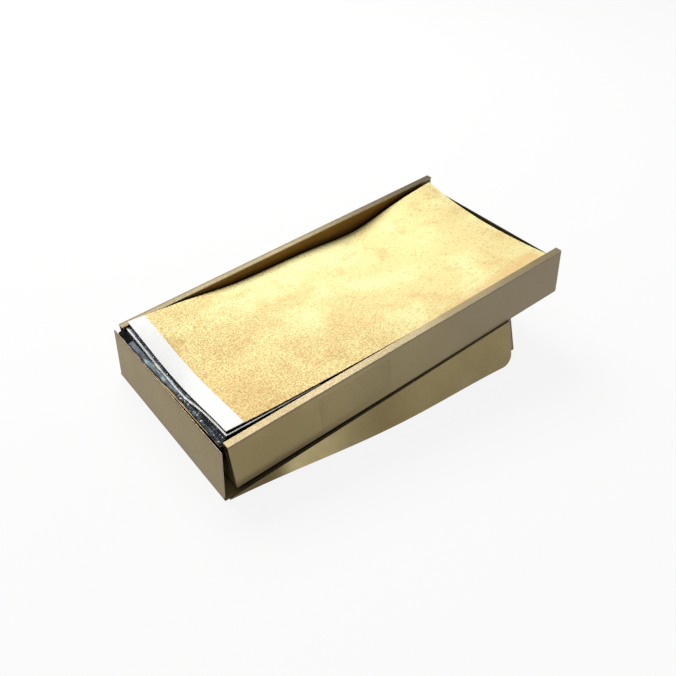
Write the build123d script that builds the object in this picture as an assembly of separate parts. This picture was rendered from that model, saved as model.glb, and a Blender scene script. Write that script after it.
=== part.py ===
from build123d import *
import os
from math import acos, asin, atan2, cos, degrees, hypot, pi, radians, sin

# Sizes of the box, in millimetres and degrees

tray_length = 272.0
tray_width = 138.0
wall_height = 36.0
left_wall_height = 32.9
right_wall_height = 27.0
card = 0.8
double_wall = 4.8
end_wall_taper = 5.0
foot_round = 1.5
tab_length = 24.0
tab_height = 25.0
tab_setback = 1.3

# Sizes of the lid, which folds in three places

fold_gap = 0.5
closed_lid_gap = 1.4
strip_setback = 5.6
spine_drop = 4.3
spine_setback = 0.6
lid_rest_gap = 0.15
lid_flap_depth = 35.8
flap_clearance = 0.5
side_flap_start = 2.5
side_flap_end_setback = 2.4
side_flap_end_taper = 2.4
side_flap_round = 8.0
end_flap_round = 3.0
end_flap_setback = 0.4
end_flap_lean = 18.6
side_flap_lean = 13.0
side_flap_bow = 4.3
fold_slit = 1.2

# Sizes of the leaves

leaf_thickness = 0.25
leaf_spacing = 0.7
leaf_lift = 0.4
leaf_gap = 0.15
top_gap = 0.4
leaf_left_end = 5.4
leaf_right_end = 265.6
leaf_side_clear = 0.6
leaf_front_shift = 5.0
under_front_shift = 3.0
leaf_back_overlap = 2.9
leaf_back_inset = 3.0
end_valley = 6.6
right_valley = 7.4
middle_valley = 2.2
right_front_drop = 3.5
end_strip_width = 11.6
end_step = 0.95
stack_clear = 0.45
stack_end_clear = 0.5
under_leaf_shift = 0.75
overhang = 3.1
overhang_gap = 0.1
overhang_bend = 30.5
overhang_skew = 2.0
overhang_start = 8.0
overhang_end = 9.0
label_length = 55.0
label_height = 26.0
label_left = 62.0
label_bottom = 4.5
label_thickness = 0.12
label_round = 2.0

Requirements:
Quote exactly the first line of the data and every line after it through the one holding "from math import".

Solution to this problem:
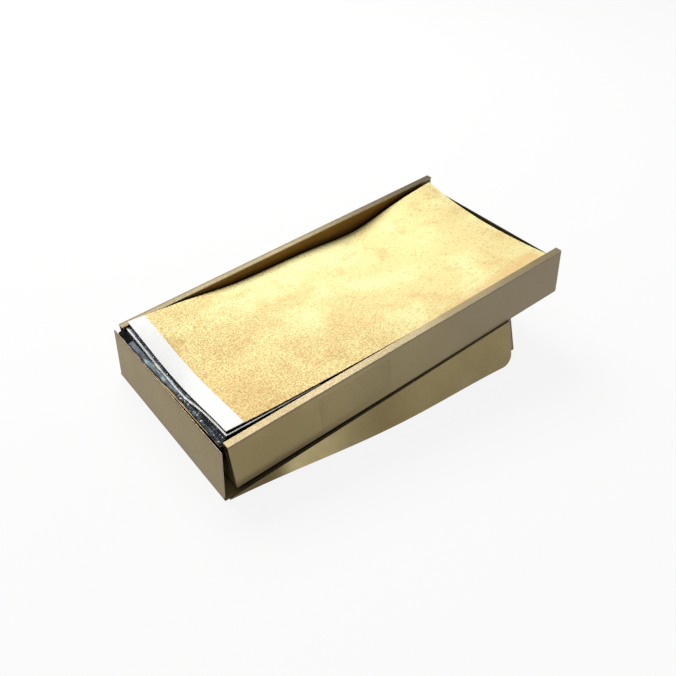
Write the build123d script that builds the object in this picture as an assembly of separate parts. This picture was rendered from that model, saved as model.glb, and a Blender scene script. Write that script after it.
=== part.py ===
from build123d import *
import os
from math import acos, asin, atan2, cos, degrees, hypot, pi, radians, sin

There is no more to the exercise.